Location of Methow Terrane rocks shown in green.
|
Summary: Sandstone and shale from ocean sediments that filled the ancient
Methow Ocean about 200 to 100 million years ago (Jurassic
and Cretaceous). Sandstone and conglomerate deposited by rivers and
streams on top of Methow Ocean sedimentary rocks, and volcanic rocks from
a short-lived volcanic arc about 100 million years ago (Cretaceous).

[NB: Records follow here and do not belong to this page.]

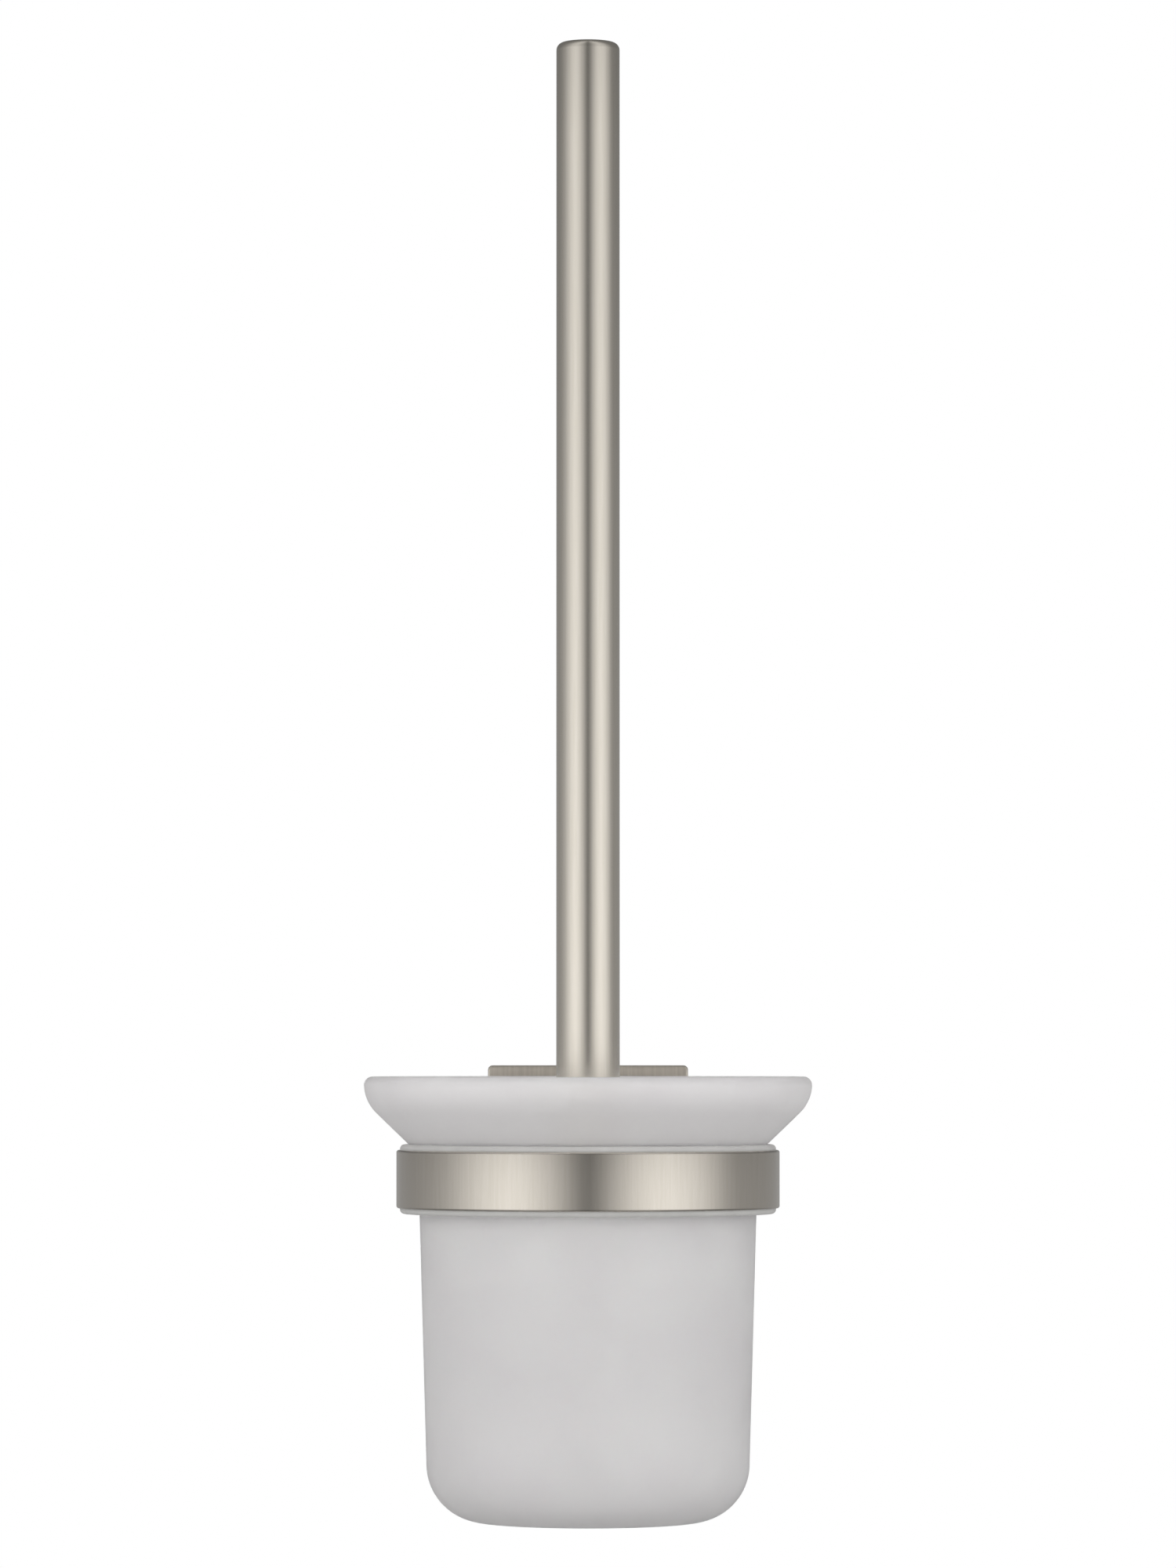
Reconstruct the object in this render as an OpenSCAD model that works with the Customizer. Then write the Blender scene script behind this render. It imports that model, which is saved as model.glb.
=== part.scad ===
// Toilet brush set for the wall: a frosted glass cup hangs in a metal ring on a short arm,
// and a long-handled brush stands in the cup.
//
// Millimetres. The origin is on the wall, midway between the two wall-screw holes. X runs to
// the right along the wall, Y into the wall and Z up. The cup, the ring and the brush share
// one vertical axis in front of the wall, and z = 0 is the ring's mid-height.

/* [Layout] */
// Distance from the wall to the axis of the cup and brush
reach = 68; // [66:1:90]

/* [Wall bracket] */
// Width of the bracket plate
bracket_w = 40; // [38:1:44]
// Height of the bracket plate at its front face
bracket_h = 42; // [38:1:44]
// Thickness of the bracket plate
bracket_t = 4; // [3.5:0.1:4.5]
// Distance between the two wall-screw holes
wall_screw_spacing = 30; // [26:1:30]
// Diameter of a wall-screw hole
wall_screw_hole_d = 5; // [4:0.5:5.5]

/* [Wall rose] */
// Width of the rose that covers the bracket
rose_w = 52; // [50:1:70]
// Height of the rose
rose_h = 57; // [57:1:72]
// Depth of the rose, from the wall to its face
rose_d = 8; // [8:0.5:11]
// Radius of the rose's four corners, seen from the front
rose_corner_r = 1.2; // [1:0.1:5]
// Radius along the front edge of the rose
rose_edge_r = 0.6; // [0.3:0.1:0.9]

/* [Arm and ring] */
// Diameter of the arm between the rose and the ring
arm_d = 12; // [11:0.5:13]
// Outer radius of the ring
ring_r = 48.2; // [48:0.1:49]
// Wall of the ring
ring_wall = 2.6; // [2.4:0.1:2.8]
// Height of the ring
ring_h = 14.6; // [13:0.1:15]
// Height of the sleeve's lip above and below the ring
lip_h = 1.4; // [1.2:0.1:1.6]

/* [Glass cup] */
// Outer radius of the cup at the ring's mid-height
cup_r = 42.6; // [41.5:0.1:42.9]
// Taper of the cup's body, in degrees from the vertical
cup_taper = 1.6; // [1:0.1:2]
// Radius of the flared rim
rim_r = 56.4; // [55.5:0.1:57.5]
// Height of the top of the rim above the ring's mid-height
rim_z = 25.75; // [25.5:0.05:27]
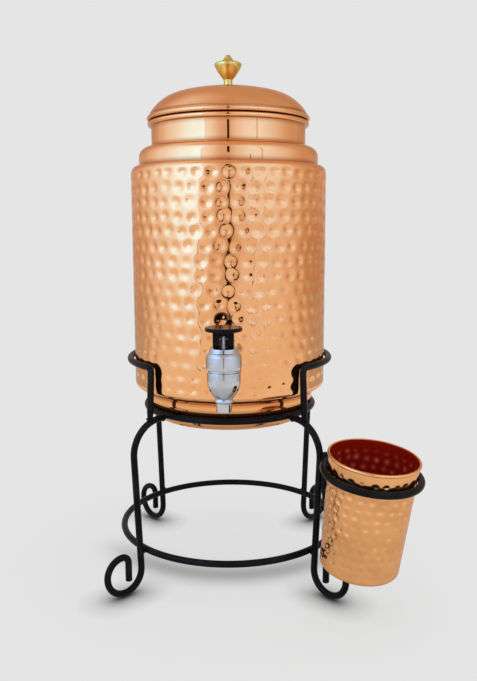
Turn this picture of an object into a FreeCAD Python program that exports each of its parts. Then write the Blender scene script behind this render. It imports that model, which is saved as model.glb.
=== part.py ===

For over 100 million years after the Hozomeen terrane formed, it remained an ocean floor, and on which sand and mud collected on top of it. In Canada, rocks record the growth of a volcanic arc on this old Hozomeen ocean floor about 180 million years ago (Jurassic), but rocks in the U.S. part of the North Cascades only record the continued filling of the Methow Ocean with mud, sand, a few density flows of pebbles and cobbles, and perhaps a few layers of volcanic ash blown down from the volcanic arc in Canada. By about 110 million years ago (Cretaceous), the Methow Ocean had pretty well filled up. The youngest deposits of this period are shallow-marine sandstones. The Hozomeen terrane was buried.

Setting for the accumulation of sediments in the Methow Ocean (after a drawing by David G. Howell). |
Tectonic plate movements began (or continued), pushing up the ocean floor west of what is now the Methow area. Some of the Hozomeen terrane was faulted up and shoved eastward, overriding the deposits of the Methow Ocean. About 100 million years ago, the ocean deepened, probably because its western edge was depressed by the weight of the thrust sheet of Hozomeen terrane, much as the flexing of a diving board is bent by the weight of a diver standing on its end. But as the upthrust Hozomeen terrane rose above the ocean, erosion tore it down. The now-deep ocean to the east filled with sand, mud and pebbles flushed off the uplifted and now eroding thrust sheet. This debris is particularly rich in pebbles and sand-sized grains of chert, which contrast with the quartz, feldspar, and mica grains of sand eroded from uplifted granitic batholiths on the east side of the now rapidly filling ocean. All these sediments became the "Rocks of the Methow Ocean", which are best seen near Harts Pass and, farther north, in the Pasayten Wilderness. Much of the sediment was deposited by density flows (see Sand in the Sea: How Does It Move?). Fossilized sea-shells help establish the history of the Methow Ocean by indicating the age of the strata and the depth of water in which these organisms lived.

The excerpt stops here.